**Problem to work on:**
Your task is to repeat the listing exactly.
════
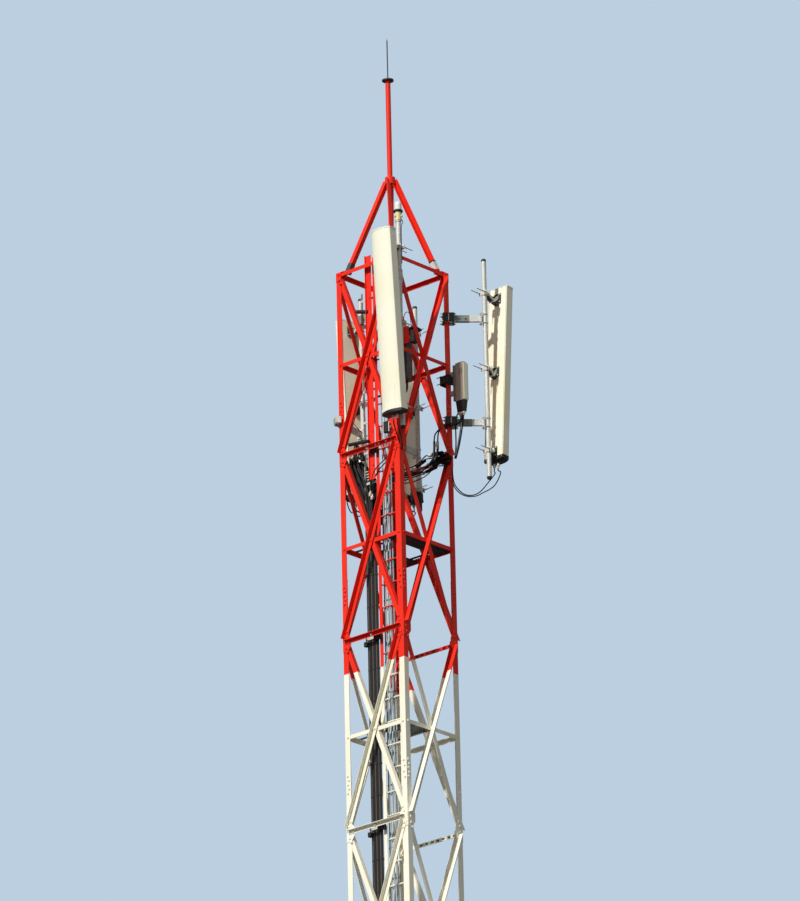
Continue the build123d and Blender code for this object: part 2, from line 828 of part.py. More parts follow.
def feeders_right():
    """Two feeders across the tower to the right corner, each with a thinner cable from its
    end out to the radio unit.
    """
    x, y = radio_right_x, radio_right_y
    low = -radio_right_below_ring - radio_right_height - radio_cover_height
    cables = []
    for index, shift in ((feeder_count - 2, -1), (feeder_count - 1, 1)):
        side = shift * feeder_pitch / 2
        route = [
            (feeder_x(index), feeder_y, -3200),
            (20 + side, -150, -2760 - side),
            (150 - side, 280 - side, -2620 - side),
            (340 - side, 335 - side, -2500 - side),
            (356 - side, 352 - side, -2340),
            (356 - side, 352 - side, -2240),
        ]
        cables.append(feeder(index, route))
        near = shift * jumper_pitch / 2
        jumper = [
            (356 - side, 352 - side, -2240),
            (360 - side, 356 - side, -2150),
            (405 - near, 374 + near, -2070),
            (490, 386 + near, -2045 - near),
            (585, 430 + near, -2055 - near),
            (650 + near, 485, -2030),
            (x + near, y, -1960),
            (x + near, y, low - cable_clearance),
        ]
        points = [(px, py, ring_z + pz) for px, py, pz in jumper]
        cables.append(cable(points, jumper_diameter, control_sides))
    return cables


def save_group(solids, name):
    save(Compound(children=list(solids)), name)


os.makedirs("parts", exist_ok=True)
near_leg = leg()
for name, turn in corner_turns.items():
    save(Rot(0, 0, turn) * near_leg, "leg_" + name)
near_foot = base_plate()
save_group([Rot(0, 0, turn) * near_foot for turn in corner_turns.values()], "base_plates")
lower_levels = range(bay_count // 2)
upper_levels = range(bay_count // 2, bay_count)
for name, turn in turns.items():
    struts = name in ("front", "back")
    lower = bracing_section(lower_levels, struts, False)
    upper = bracing_section(upper_levels, struts, True)
    save_group([Rot(0, 0, turn) * bay for bay in lower], "bracing_" + name + "_lower")
    save_group([Rot(0, 0, turn) * bay for bay in upper], "bracing_" + name + "_upper")
save(spire(), "spire")
save(lightning_mast(), "lightning_mast")
save(lightning_needle(), "lightning_needle")
save(climbing_ladder(), "climbing_ladder")
save(cable_ladder(), "cable_ladder")
save_group(feeders_left(), "feeders_left")
save_group(feeders_right(), "feeders_right")
save(feeder_inner(), "feeder_inner")
save_group(control_cables(), "control_cables")
upper = platform(upper_platform_bay_count, upper_platform_width, upper_platform_depth)
lower = platform(lower_platform_bay_count, lower_platform_width, lower_platform_depth)
save(upper, "platform_upper")
save(lower, "platform_lower")
save(radio_unit_right(), "radio_unit_right")
save(radio_unit_inner(), "radio_unit_inner")
save(lamp_body(), "lamp_body")
save(lamp_dome(), "lamp_dome")
for name, corner, antenna, arms in (
    ("front", "near", antenna_front, arms_front),
    ("right", "right", antenna_right, arms_right),
    ("back", "far", antenna_back, arms_back),
    ("left", "left", antenna_left, arms_left),
):
    placed = hung_from(corner, antenna)
    save(radome(placed), "antenna_" + name)
    save(end_caps(placed), "antenna_" + name + "_caps")
    save(antenna_mount(placed, arms), "antenna_" + name + "_mount")
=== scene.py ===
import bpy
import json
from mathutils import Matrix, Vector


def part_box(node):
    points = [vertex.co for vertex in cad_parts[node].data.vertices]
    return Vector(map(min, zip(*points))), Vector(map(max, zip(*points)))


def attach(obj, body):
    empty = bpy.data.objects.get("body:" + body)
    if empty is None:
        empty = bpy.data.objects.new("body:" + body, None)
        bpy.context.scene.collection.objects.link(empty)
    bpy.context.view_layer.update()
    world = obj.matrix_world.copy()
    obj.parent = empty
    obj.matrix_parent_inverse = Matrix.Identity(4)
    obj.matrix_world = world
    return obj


bl_info = {
    "name": "Lattice Cell Tower",
    "version": (1, 1, 0),
    "blender": (4, 5, 0),
    "location": "View3D > Sidebar > Cell Tower",
    "description": "Finishes and small fittings of a lattice cell tower on its solid frame",
    "category": "Object",
}

import json
import math
import random

import bmesh
import bpy
from bpy.props import FloatProperty, FloatVectorProperty, IntProperty, PointerProperty
from mathutils import Matrix, Vector

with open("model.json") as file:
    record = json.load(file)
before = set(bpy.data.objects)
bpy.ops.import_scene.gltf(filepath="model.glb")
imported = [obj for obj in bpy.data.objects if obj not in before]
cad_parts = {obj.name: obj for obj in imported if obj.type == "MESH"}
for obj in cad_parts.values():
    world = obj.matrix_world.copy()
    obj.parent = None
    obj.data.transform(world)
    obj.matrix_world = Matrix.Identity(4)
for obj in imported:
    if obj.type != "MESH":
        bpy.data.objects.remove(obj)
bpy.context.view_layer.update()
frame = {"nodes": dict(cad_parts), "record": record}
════
**Full response:**
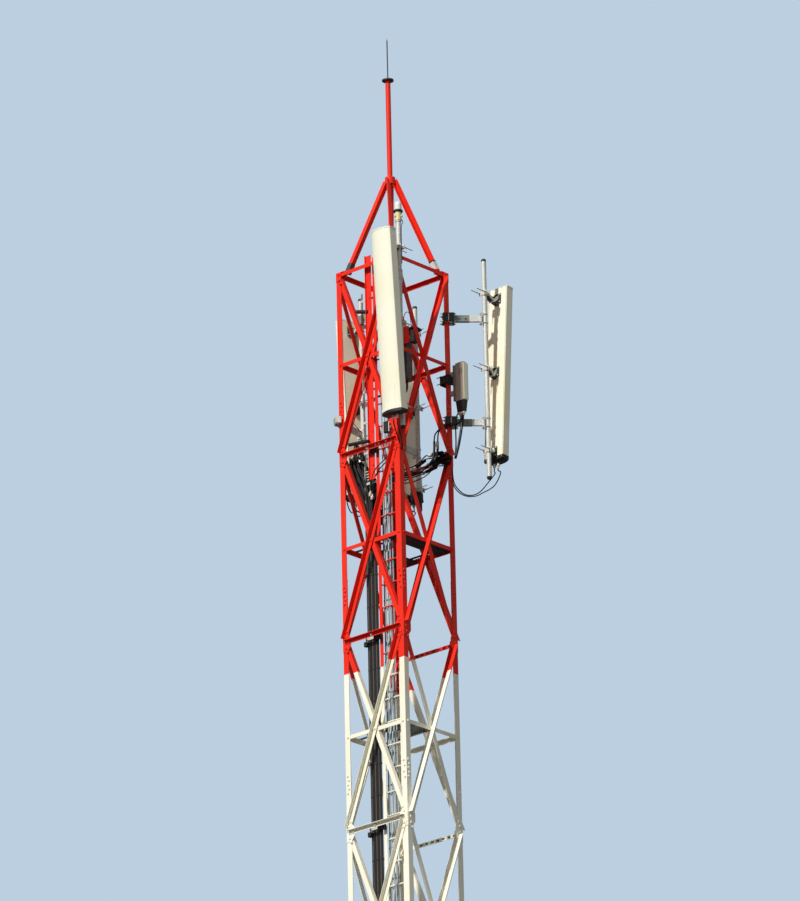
Continue the build123d and Blender code for this object: part 2, from line 828 of part.py. More parts follow.
def feeders_right():
    """Two feeders across the tower to the right corner, each with a thinner cable from its
    end out to the radio unit.
    """
    x, y = radio_right_x, radio_right_y
    low = -radio_right_below_ring - radio_right_height - radio_cover_height
    cables = []
    for index, shift in ((feeder_count - 2, -1), (feeder_count - 1, 1)):
        side = shift * feeder_pitch / 2
        route = [
            (feeder_x(index), feeder_y, -3200),
            (20 + side, -150, -2760 - side),
            (150 - side, 280 - side, -2620 - side),
            (340 - side, 335 - side, -2500 - side),
            (356 - side, 352 - side, -2340),
            (356 - side, 352 - side, -2240),
        ]
        cables.append(feeder(index, route))
        near = shift * jumper_pitch / 2
        jumper = [
            (356 - side, 352 - side, -2240),
            (360 - side, 356 - side, -2150),
            (405 - near, 374 + near, -2070),
            (490, 386 + near, -2045 - near),
            (585, 430 + near, -2055 - near),
            (650 + near, 485, -2030),
            (x + near, y, -1960),
            (x + near, y, low - cable_clearance),
        ]
        points = [(px, py, ring_z + pz) for px, py, pz in jumper]
        cables.append(cable(points, jumper_diameter, control_sides))
    return cables


def save_group(solids, name):
    save(Compound(children=list(solids)), name)


os.makedirs("parts", exist_ok=True)
near_leg = leg()
for name, turn in corner_turns.items():
    save(Rot(0, 0, turn) * near_leg, "leg_" + name)
near_foot = base_plate()
save_group([Rot(0, 0, turn) * near_foot for turn in corner_turns.values()], "base_plates")
lower_levels = range(bay_count // 2)
upper_levels = range(bay_count // 2, bay_count)
for name, turn in turns.items():
    struts = name in ("front", "back")
    lower = bracing_section(lower_levels, struts, False)
    upper = bracing_section(upper_levels, struts, True)
    save_group([Rot(0, 0, turn) * bay for bay in lower], "bracing_" + name + "_lower")
    save_group([Rot(0, 0, turn) * bay for bay in upper], "bracing_" + name + "_upper")
save(spire(), "spire")
save(lightning_mast(), "lightning_mast")
save(lightning_needle(), "lightning_needle")
save(climbing_ladder(), "climbing_ladder")
save(cable_ladder(), "cable_ladder")
save_group(feeders_left(), "feeders_left")
save_group(feeders_right(), "feeders_right")
save(feeder_inner(), "feeder_inner")
save_group(control_cables(), "control_cables")
upper = platform(upper_platform_bay_count, upper_platform_width, upper_platform_depth)
lower = platform(lower_platform_bay_count, lower_platform_width, lower_platform_depth)
save(upper, "platform_upper")
save(lower, "platform_lower")
save(radio_unit_right(), "radio_unit_right")
save(radio_unit_inner(), "radio_unit_inner")
save(lamp_body(), "lamp_body")
save(lamp_dome(), "lamp_dome")
for name, corner, antenna, arms in (
    ("front", "near", antenna_front, arms_front),
    ("right", "right", antenna_right, arms_right),
    ("back", "far", antenna_back, arms_back),
    ("left", "left", antenna_left, arms_left),
):
    placed = hung_from(corner, antenna)
    save(radome(placed), "antenna_" + name)
    save(end_caps(placed), "antenna_" + name + "_caps")
    save(antenna_mount(placed, arms), "antenna_" + name + "_mount")
=== scene.py ===
import bpy
import json
from mathutils import Matrix, Vector


def part_box(node):
    points = [vertex.co for vertex in cad_parts[node].data.vertices]
    return Vector(map(min, zip(*points))), Vector(map(max, zip(*points)))


def attach(obj, body):
    empty = bpy.data.objects.get("body:" + body)
    if empty is None:
        empty = bpy.data.objects.new("body:" + body, None)
        bpy.context.scene.collection.objects.link(empty)
    bpy.context.view_layer.update()
    world = obj.matrix_world.copy()
    obj.parent = empty
    obj.matrix_parent_inverse = Matrix.Identity(4)
    obj.matrix_world = world
    return obj


bl_info = {
    "name": "Lattice Cell Tower",
    "version": (1, 1, 0),
    "blender": (4, 5, 0),
    "location": "View3D > Sidebar > Cell Tower",
    "description": "Finishes and small fittings of a lattice cell tower on its solid frame",
    "category": "Object",
}

import json
import math
import random

import bmesh
import bpy
from bpy.props import FloatProperty, FloatVectorProperty, IntProperty, PointerProperty
from mathutils import Matrix, Vector

with open("model.json") as file:
    record = json.load(file)
before = set(bpy.data.objects)
bpy.ops.import_scene.gltf(filepath="model.glb")
imported = [obj for obj in bpy.data.objects if obj not in before]
cad_parts = {obj.name: obj for obj in imported if obj.type == "MESH"}
for obj in cad_parts.values():
    world = obj.matrix_world.copy()
    obj.parent = None
    obj.data.transform(world)
    obj.matrix_world = Matrix.Identity(4)
for obj in imported:
    if obj.type != "MESH":
        bpy.data.objects.remove(obj)
bpy.context.view_layer.update()
frame = {"nodes": dict(cad_parts), "record": record}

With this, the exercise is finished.